Matrix Treatment of the Fibonacci sequence
1. Rabbits do not breed in the first month after being born.
2. In subsequent months each pair of rabbits produces one pair of offspring per month.
3. Assume that none of the rabbits die.
4. There is one pair of newborn rabbits at the start of the first month.
How many rabbits will there be after
\[n\]
months?The number of pairs of rabbits in each month follows the sequence Fibonacci sequence 1, 1, 2, 3, 5, 8,...
The sequence obeys the recurrence relation
\[x_n=x_{n-1}+x_{n-2}\]
.We can represent this recurrence relation in matrix form.
\[(x_n, x_{n-1})=(x_{n-1}, x_{n-2})\left( \begin{array}{cc} 1 & 1 \\ 1 & 0 \end{array} \right)\]
Repeated application of this relation to this vector
\[(x_1,x_0)=(1,1)\]
gives\[(x_n, x_{n-1})=(1, 1) \left( \begin{array}{cc} 1 & 1 \\ 1 & 0 \end{array} \right)^n\]
We can manipulate this to find expressions for
\[x_n, \; x_{n-1}\]
. Find the eigenvalues and eigenvectors of the matrix \[A=\left( \begin{array}{cc} 1 & 1 \\ 1 & 0 \end{array} \right)\]
.\[det(A- \lambda I)=0 \rightarrow det \left( \begin{array}{cc} 1 - \lambda & 1 \\ 1 & - \lambda \end{array} \right) =(1- \lambda)(- \lambda )-1=\lambda^2- \lambda-1=0\]

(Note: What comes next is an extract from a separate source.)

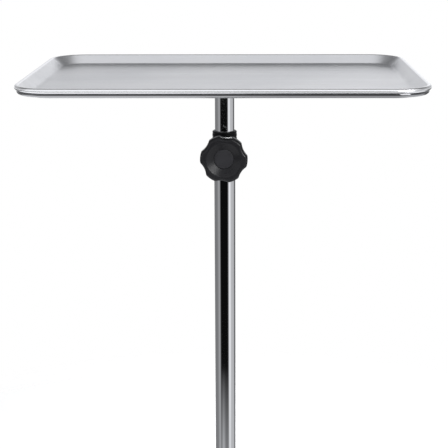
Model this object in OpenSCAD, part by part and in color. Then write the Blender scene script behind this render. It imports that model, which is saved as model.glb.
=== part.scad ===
// Instrument cart with a lift-out tray on a telescopic column.
// Units are millimetres. The origin is on the floor under the column, +Z is up
// and -Y is the front, where the clamp knob is.

/* [Tray] */
// Width of the tray over its rim
tray_w = 500; // [420:10:560]
// Front-to-back size of the tray over its rim
tray_d = 340; // [280:10:420]
// Corner radius of the rim
tray_corner_r = 48; // [40:1:60]
// Depth of the tray from the top of its rim to its floor
tray_depth = 12.5; // [11:0.5:20]
// Height of the rim's top above the floor of the room, as stored
tray_top_z = 830; // [800:5:900]

/* [Column] */
// Outer diameter of the sliding inner mast
mast_d = 25.4; // [22:0.1:30]
// Outer diameter of the fixed lower column
column_d = 28; // [25:0.1:34]
// Lowest point of the mast inside the column, as stored
mast_bottom_z = 200; // [160:5:260]

/* [Clamp] */
// Outer diameter of the collar on top of the column
collar_d = 32.4; // [31:0.2:40]
// Height of the collar
collar_h = 50; // [40:1:60]
// Diameter of the knob over its lobes
knob_d = 61; // [50:1:75]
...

This equation has solutions
\[\lambda_1 = \frac{1- \sqrt{5}}, \; \lambda_2 = \frac{1+ \sqrt{5}}{2}\]
.These are the eigenvalues.
Now find the eigenvectors. These are the solutions to
\[(v_1,v_2)(A- \lambda I)=(0,0)\]
.\[\lambda_1 = \frac{1- \sqrt{5}}{2}\]
\[(v_1,v_2) \left( \begin{array}{cc} 1 - \lambda_1 & 1 \\ 1 & - \lambda_1 \end{array} \right) =(0,0)\]
.\[(v_1,v_2) \left( \begin{array}{cc} \frac{1+ \sqrt{5}}{2} & 1 \\ 1 & \frac{-1+ \sqrt{5}}{2} \end{array} \right)=(v_1(\frac{1+ \sqrt{5}}{2})+v_2,v_1+v_2(\frac{-1+ \sqrt{5}}{2}) =(0,0)\]
.We can take
\[v_1=\frac{1- \sqrt{5}}{2}, \; v_2= \frac{1+ \sqrt{5}}{2}\]
.}
\[\lambda_2 = \frac{1+ \sqrt{5}}{2}\]
\[(v_1,v_2) \left( \begin{array}{cc} 1 - \lambda_2 & 1 \\ 1 & - \lambda_2 \end{array} \right) =(0,0)\]
.\[(v_1,v_2) \left( \begin{array}{cc} \frac{1- \sqrt{5}}{2} & 1 \\ 1 & \frac{-1- \sqrt{5}}{2} \end{array} \right)=(v_1(\frac{1- \sqrt{5}}{2})+v_2,v_1+v_2(\frac{-1- \sqrt{5}}{2}) =(0,0)\]
.We can take
\[v_1=\frac{1+ \sqrt{5}}{2}, \; v_2= \frac{1- \sqrt{5}}{2}\]
.The matrix of eigenvectors is
\[P=\left( \begin{array}{cc} \frac{1- \sqrt{5}}{2} & \frac{1+ \sqrt{5}}{2} \\ \frac{1+ \sqrt{5}}{2} & \frac{1- \sqrt{5}}{2} \end{array} \right)\]
.The corresponding matrix of eigenvalues is
\[B=\left( \begin{array}{cc} \frac{1- \sqrt{5}}{2} & 0 \\ 0 & \frac{1+ \sqrt{5}}{2} \end{array} \right)\]
.The matrices obey the relationship
\[A=P^{-1}BP\]
\[A^n=(P^{-1}BP)(P^{-1}BP)...(P^{-1}BP)(P^{-1}BP)=P^{-1}B^nP\]
Then
\[\begin{equation} \begin{aligned} (x_n, x_{n-1})A^n (1, 1)P^{-1}BP &= (\frac{\sqrt{5}}{5} (\frac{1+ \sqrt{5}}{2})^{n+1}- \frac{\sqrt{5}}{5} (\frac{1- \sqrt{5}}{2})^{n+1}, \\ & \frac{\sqrt{5}}{5} (\frac{1+ \sqrt{5}}{2})^n- \frac{\sqrt{5}}{5} (\frac{1- \sqrt{5}}{2}))^n)) \end{aligned} \end{equation}\]